STORED DATA:
====

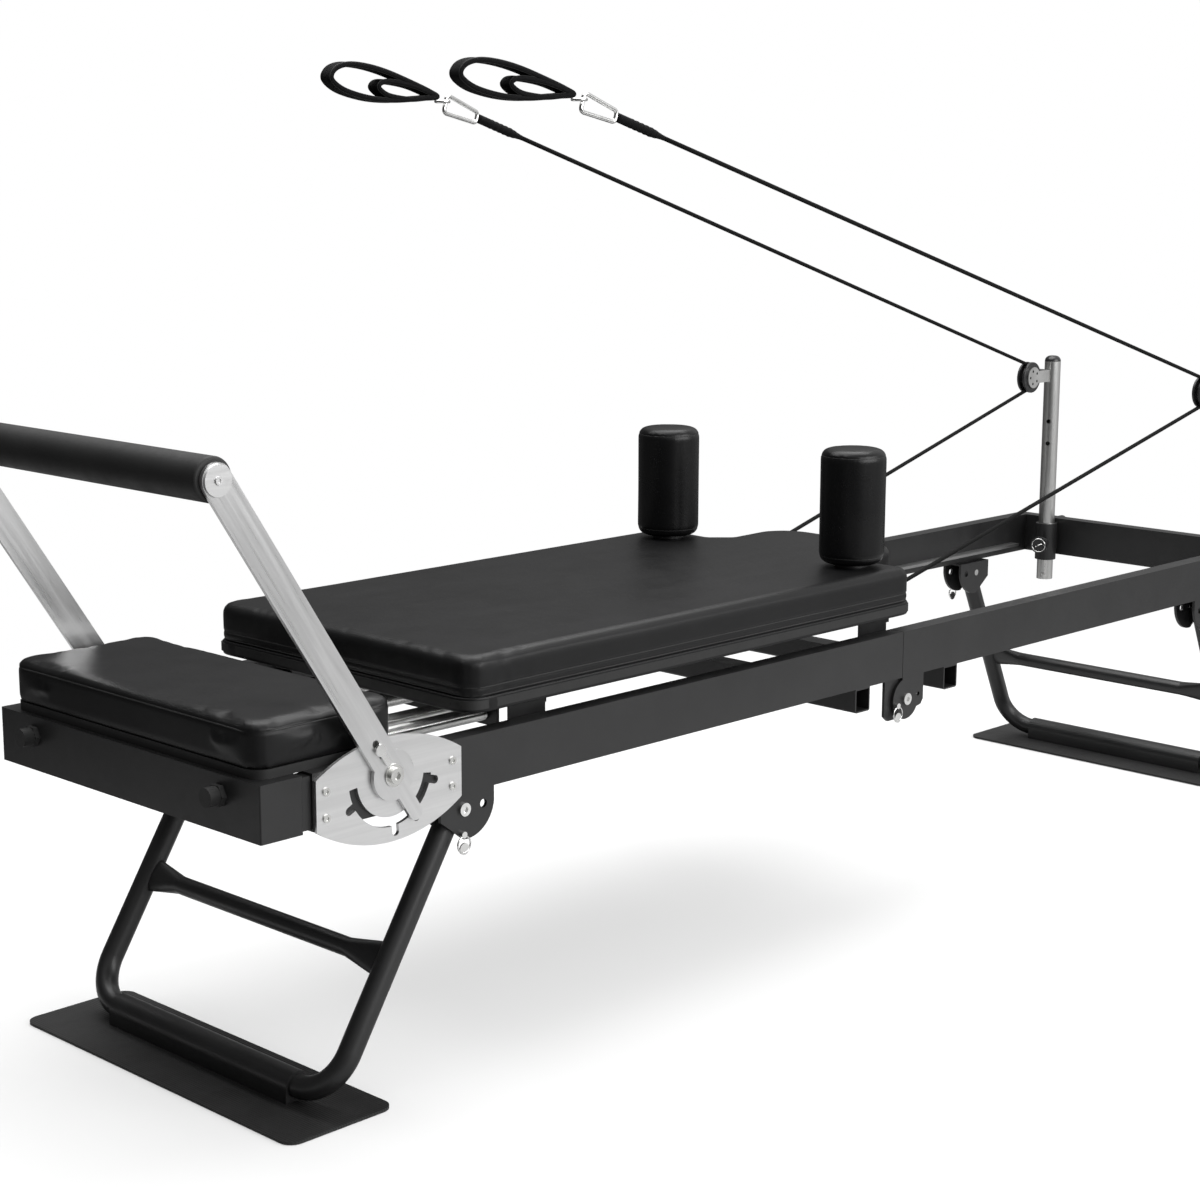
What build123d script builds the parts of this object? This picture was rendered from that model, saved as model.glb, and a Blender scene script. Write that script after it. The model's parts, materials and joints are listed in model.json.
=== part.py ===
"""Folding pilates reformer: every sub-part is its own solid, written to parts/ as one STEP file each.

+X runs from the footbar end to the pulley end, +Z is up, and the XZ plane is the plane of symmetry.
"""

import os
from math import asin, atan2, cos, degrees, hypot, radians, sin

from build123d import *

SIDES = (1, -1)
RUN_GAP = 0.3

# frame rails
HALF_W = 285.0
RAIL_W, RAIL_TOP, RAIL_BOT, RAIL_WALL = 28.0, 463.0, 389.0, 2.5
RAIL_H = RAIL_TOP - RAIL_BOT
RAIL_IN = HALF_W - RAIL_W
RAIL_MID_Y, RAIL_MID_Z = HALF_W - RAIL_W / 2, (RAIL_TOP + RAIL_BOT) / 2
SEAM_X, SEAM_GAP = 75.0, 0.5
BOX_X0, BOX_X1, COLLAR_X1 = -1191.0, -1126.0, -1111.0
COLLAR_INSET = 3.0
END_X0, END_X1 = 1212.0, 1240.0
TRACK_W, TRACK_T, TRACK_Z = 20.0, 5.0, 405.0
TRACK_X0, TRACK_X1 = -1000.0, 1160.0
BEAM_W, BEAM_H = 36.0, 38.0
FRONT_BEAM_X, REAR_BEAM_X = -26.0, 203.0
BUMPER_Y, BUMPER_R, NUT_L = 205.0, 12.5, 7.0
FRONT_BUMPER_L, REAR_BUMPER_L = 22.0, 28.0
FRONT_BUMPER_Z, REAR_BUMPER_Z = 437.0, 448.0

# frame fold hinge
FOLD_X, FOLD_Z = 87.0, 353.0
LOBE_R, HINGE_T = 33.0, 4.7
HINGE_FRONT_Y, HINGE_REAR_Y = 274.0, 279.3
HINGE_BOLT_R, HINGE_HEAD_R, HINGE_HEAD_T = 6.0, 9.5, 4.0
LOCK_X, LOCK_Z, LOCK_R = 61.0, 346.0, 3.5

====

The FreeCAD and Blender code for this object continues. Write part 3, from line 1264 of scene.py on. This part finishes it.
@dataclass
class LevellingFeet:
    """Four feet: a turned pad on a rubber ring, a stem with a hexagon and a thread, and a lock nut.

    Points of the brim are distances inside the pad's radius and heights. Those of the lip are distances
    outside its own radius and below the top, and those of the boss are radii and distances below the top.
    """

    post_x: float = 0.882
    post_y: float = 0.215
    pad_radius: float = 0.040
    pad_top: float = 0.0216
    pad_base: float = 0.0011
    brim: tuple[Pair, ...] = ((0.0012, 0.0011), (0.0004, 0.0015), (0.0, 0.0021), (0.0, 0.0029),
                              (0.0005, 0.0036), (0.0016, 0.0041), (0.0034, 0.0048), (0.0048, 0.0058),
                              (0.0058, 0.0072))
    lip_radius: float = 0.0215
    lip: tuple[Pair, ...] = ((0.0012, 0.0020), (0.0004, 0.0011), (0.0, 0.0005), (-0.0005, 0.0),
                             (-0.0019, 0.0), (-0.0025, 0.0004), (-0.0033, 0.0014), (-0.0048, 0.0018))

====

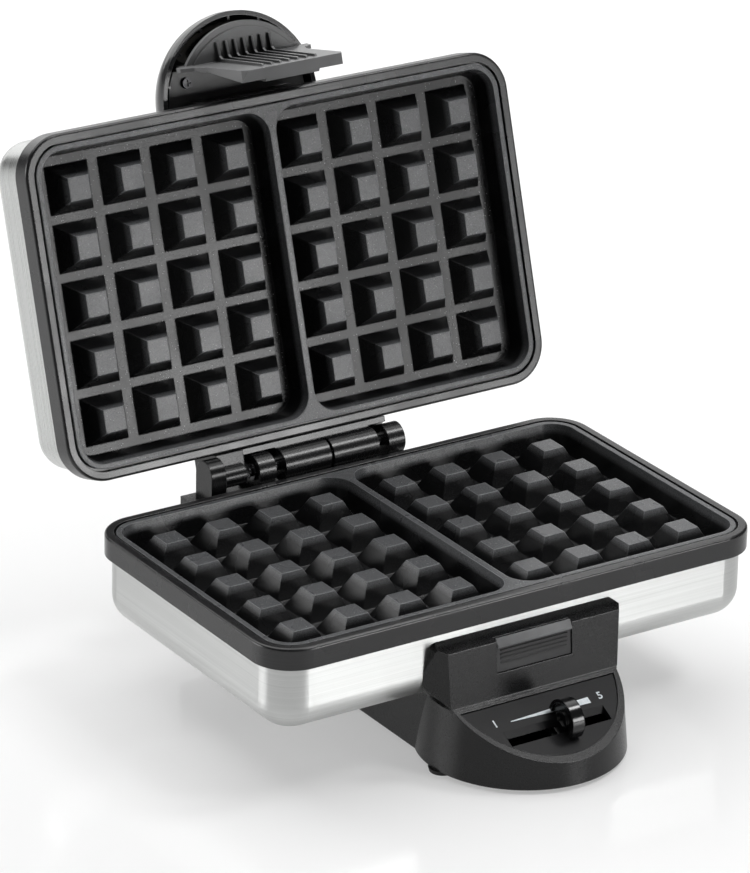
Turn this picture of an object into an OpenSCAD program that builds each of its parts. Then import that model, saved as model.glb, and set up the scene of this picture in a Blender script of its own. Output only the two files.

====

YOUR OBJECTIVE:
Gather all lines with the string "each" from the data.

SOLUTION BELOW:
"""Folding pilates reformer: every sub-part is its own solid, written to parts/ as one STEP file each.
Turn this picture of an object into an OpenSCAD program that builds each of its parts. Then import that model, saved as model.glb, and set up the scene of this picture in a Blender script of its own. Output only the two files.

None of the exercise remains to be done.